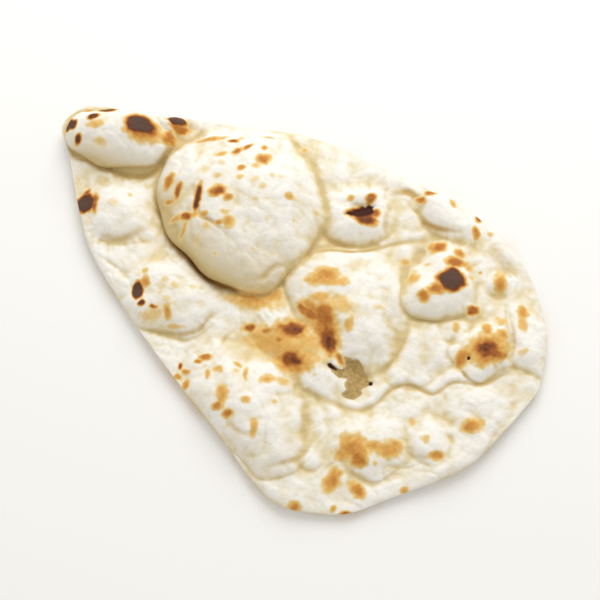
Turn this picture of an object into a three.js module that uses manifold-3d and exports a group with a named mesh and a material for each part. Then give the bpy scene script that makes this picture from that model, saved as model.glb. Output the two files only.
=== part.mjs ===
// A naan: one leaf-shaped flatbread, puffed into blisters on top and flat underneath.
// Millimetres. +X runs from the narrow tip to the broad end, +Y across the bread and +Z up.
// The origin is in the middle of the underside, on the surface that the bread lies on.
import * as THREE from 'three'
import { mergeVertices } from 'three/addons/utils/BufferGeometryUtils.js'
import Module from 'manifold-3d'

// Driving sizes.
const LENGTH = 346 // from the tip to the broad end
const WIDTH = 223 // across the broad end
const SHEET_TOP = 8 // height of the plain sheet between the blisters
const RIM_ROUNDING = 8 // how far in from the edge the sheet rounds over
const RIM_TOP = 4.4 // height at which the rounded edge turns from the top to the side
const RIM_FOOT = 2.6 // height at which the side turns under
const RIM_LIFT = 0.9 // how much the edge rises and dips on its way round
const TIP_CURL = 3.5 // how far the narrow tip curls up off the surface
const TIP_CURL_SPREAD = 22 // degrees to either side of the tip over which the curl fades
const FLAT_SHARE = 0.7 // share of the way to the edge after which the underside starts to rise
const UNDERCUT = 1 // dough below the resting plane, cut off to leave a truly flat underside

// Grid of the skin: cells along and across, and how closely its rows crowd towards the edge.
const CELLS_LONG = 72
const CELLS_WIDE = 46
const EDGE_CROWDING = 0.05
const SKIN_SPAN = 2.4 // the skin's height is evened out over this distance, under half a cell

const CURVE_STEPS = 12 // steps from one point of the outline to the next
const CREASE_STEPS = 6 // the same for a crease

const TURN = 2 * Math.PI
const DEGREE = Math.PI / 180

// The outline, clockwise from the tip along the far side, round the broad end and back.
const OUTLINE = [
  [-170, 4], [-168, 22], [-157, 31], [-138, 40], [-121, 48], [-108, 57], [-72, 75], [-38, 93],
  [2, 101], [48, 109], [72, 112], [121, 102], [157, 74], [173, 43], [174, 28], [169, -15],
  [160, -38], [137, -73], [125, -91], [109, -103], [90, -112], [70, -111], [38, -101], [0, -90],
  [-47, -75], [-99, -54], [-124, -36], [-154, -9],
]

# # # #

■ Stated exercise ■
Reproduce the listing in full. Keep it exactly as written.

■ Result below ■
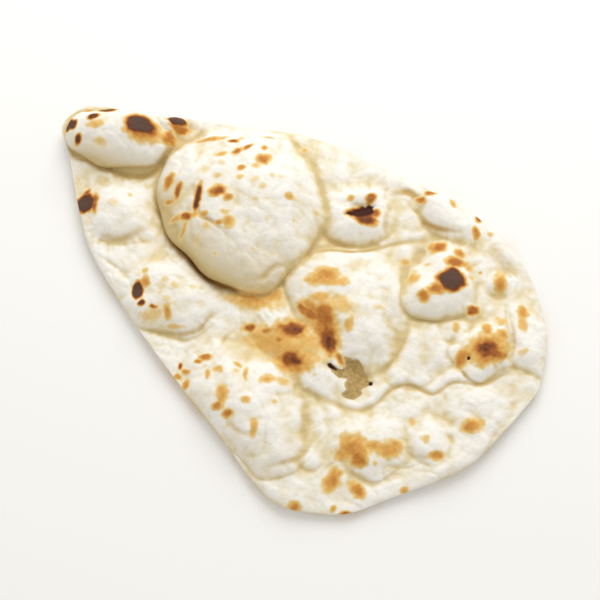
Turn this picture of an object into a three.js module that uses manifold-3d and exports a group with a named mesh and a material for each part. Then give the bpy scene script that makes this picture from that model, saved as model.glb. Output the two files only.
=== part.mjs ===
// A naan: one leaf-shaped flatbread, puffed into blisters on top and flat underneath.
// Millimetres. +X runs from the narrow tip to the broad end, +Y across the bread and +Z up.
// The origin is in the middle of the underside, on the surface that the bread lies on.
import * as THREE from 'three'
import { mergeVertices } from 'three/addons/utils/BufferGeometryUtils.js'
import Module from 'manifold-3d'

// Driving sizes.
const LENGTH = 346 // from the tip to the broad end
const WIDTH = 223 // across the broad end
const SHEET_TOP = 8 // height of the plain sheet between the blisters
const RIM_ROUNDING = 8 // how far in from the edge the sheet rounds over
const RIM_TOP = 4.4 // height at which the rounded edge turns from the top to the side
const RIM_FOOT = 2.6 // height at which the side turns under
const RIM_LIFT = 0.9 // how much the edge rises and dips on its way round
const TIP_CURL = 3.5 // how far the narrow tip curls up off the surface
const TIP_CURL_SPREAD = 22 // degrees to either side of the tip over which the curl fades
const FLAT_SHARE = 0.7 // share of the way to the edge after which the underside starts to rise
const UNDERCUT = 1 // dough below the resting plane, cut off to leave a truly flat underside

// Grid of the skin: cells along and across, and how closely its rows crowd towards the edge.
const CELLS_LONG = 72
const CELLS_WIDE = 46
const EDGE_CROWDING = 0.05
const SKIN_SPAN = 2.4 // the skin's height is evened out over this distance, under half a cell

const CURVE_STEPS = 12 // steps from one point of the outline to the next
const CREASE_STEPS = 6 // the same for a crease

const TURN = 2 * Math.PI
const DEGREE = Math.PI / 180

// The outline, clockwise from the tip along the far side, round the broad end and back.
const OUTLINE = [
  [-170, 4], [-168, 22], [-157, 31], [-138, 40], [-121, 48], [-108, 57], [-72, 75], [-38, 93],
  [2, 101], [48, 109], [72, 112], [121, 102], [157, 74], [173, 43], [174, 28], [169, -15],
  [160, -38], [137, -73], [125, -91], [109, -103], [90, -112], [70, -111], [38, -101], [0, -90],
  [-47, -75], [-99, -54], [-124, -36], [-154, -9],
]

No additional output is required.